June 7 (Bloomberg) -- London Metal Exchange Chief Executive Officer Martin Abbott will depart at the end of the year after the sale of the world’s biggest industrial-metals bourse to Hong Kong Exchanges & Clearing Ltd. for $2.2 billion.
A successor will be announced “in due course,” the LME said in a statement yesterday. Abbott, 53, also resigned as Hong Kong Exchanges & Clearing’s co-head of global markets. Shares of the Hong Kong bourse fell for a fifth day, declining by 0.9 percent to HK$126.40.
Abbott became CEO in 2006, overseeing a period of expansion that drove annual turnover to $14.5 trillion from $4.5 trillion in the year before he took over. The 136-year-old exchange, which counts Goldman Sachs Group Inc. and JPMorgan Chase & Co. among its members, now handles more than 80 percent of global trading in industrial-metals futures. He won 99 percent shareholder backing to sell the bourse to Hong Kong Exchanges last year.
“The exchange significantly developed during his tenure,” said Jim Coupland, global co-head of commodities at Standard Bank Group Ltd. and a former LME board member. “The sale price is one measure of the success of the exchange over recent years. I will remember him as a real asset who demonstrated real industry knowledge and a passion for the business. He will be missed.”

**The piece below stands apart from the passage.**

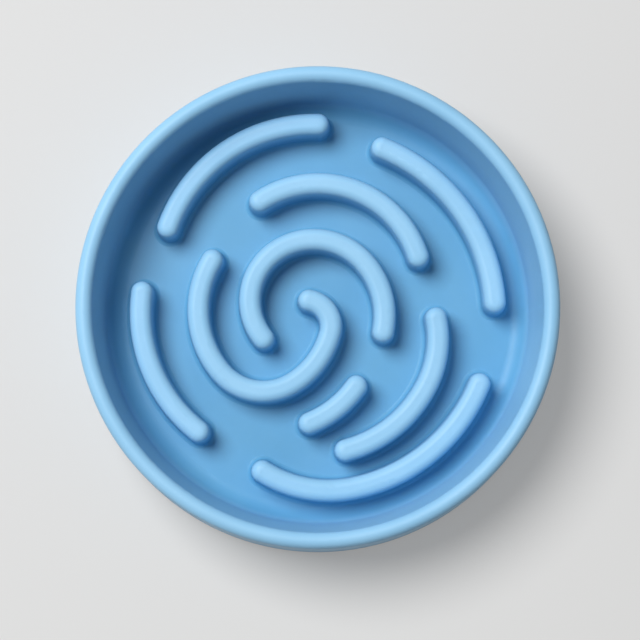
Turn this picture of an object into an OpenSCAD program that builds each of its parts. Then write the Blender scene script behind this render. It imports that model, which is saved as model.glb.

The LME, founded above a hat shop in London’s financial district, had operated independently since it started trading tin and copper in 1877. It later added aluminum, nickel, lead, zinc, cobalt and steel. The exchange monitors a global network of more than 700 warehouses and plans to run its own clearing house from next year.
It operates London’s last open outcry trading floor, a 6-meter-wide (20-foot) trading pit that handled about 20 percent of transactions in 2010. Its origins are in the Jerusalem Coffee House in the financial district where metals traders would meet in the early 19th century.
“It’s a good time for me to go out and start again somewhere else,” Abbott said in a phone interview from London. “If you’ve been effectively running the show and then you sell the show to a much bigger company, it’s not going to be the same any more. There are plenty of people here with the experience and talent necessary to run the LME.”
Abbott said he will seek another executive position, while he hasn’t thought about the next step yet nor had time to go job-hunting. He declined to comment on who may succeed him at the LME.
Abbott opened the LME’s first overseas office in Singapore in 2010 and sought to expand the exchange’s business through new products, including mini-contracts in copper, zinc and aluminum in Singapore. Hong Kong Exchanges beat rival bids from CME Group Inc., Intercontinental Exchange Inc. and NYSE Euronext.
Not all of his innovations worked. The LME withdrew its plastics contracts in April 2011 because of a lack of trading and merged the Far East and Mediterranean steel contracts in 2010.
While the exchange’s volumes and revenues gained, LME users have complained about long waits in warehouses monitored by the bourse, which are helping drive premiums for metals from aluminum to copper higher. The LME tried to address the complaints by increasing load-out rates and introducing special delivery requirements. Warehousing is a “perennial issue” for the LME and had nothing to do with his resignation, Abbott said.
“From the day that he joined the LME he was a passionate and extremely competent CEO,” said London-based Michael Overlander, the CEO of Sucden Financial Ltd. and a former LME board member. “This warehousing situation was not of his doing, it just happened to occur on his watch. He’ll be remembered more for what he managed to achieve for the LME than for other matters.”
Abbott’s career took him from running a pub when he finished a law degree at Leicester University in central England to a decade-long stay in Connecticut that ended with him becoming president of AMM LLC, a publisher of information on the metals industry. Jobs as a student included working at an opencast coal pit near the northern English city of Leeds.
A three-month stint as a security guard in 1982 took him to Leadenhall Street, where the LME would move to 12 years later. It wasn’t until 1984 that he had his first sight of the trading ring, on his first day as a reporter at Metal Bulletin, a news and data service which he joined from Drapers Record, a fashion magazine where he worked as an advertising salesman and then a reporter.
The LME will become even more dominant in metals in five years, Abbott said. The bourse will move to its own clearing platform on Sept. 22, 2014, after 25 years with LCH.Clearnet Group Ltd., it said this week. Own clearing will take the bourse into a “new chapter” and Hong Kong’s proximity to mainland China “will pay dividends,” Abbott said.
“When I joined the LME Select system used to fall over three times a week and everyone thought the LME was a bit of a backwater and not really a major league player,” Abbott said. “And I’m really proud that we stabilized the systems and we got ourselves to a position that people understood that we were shoulder to shoulder with other market places.”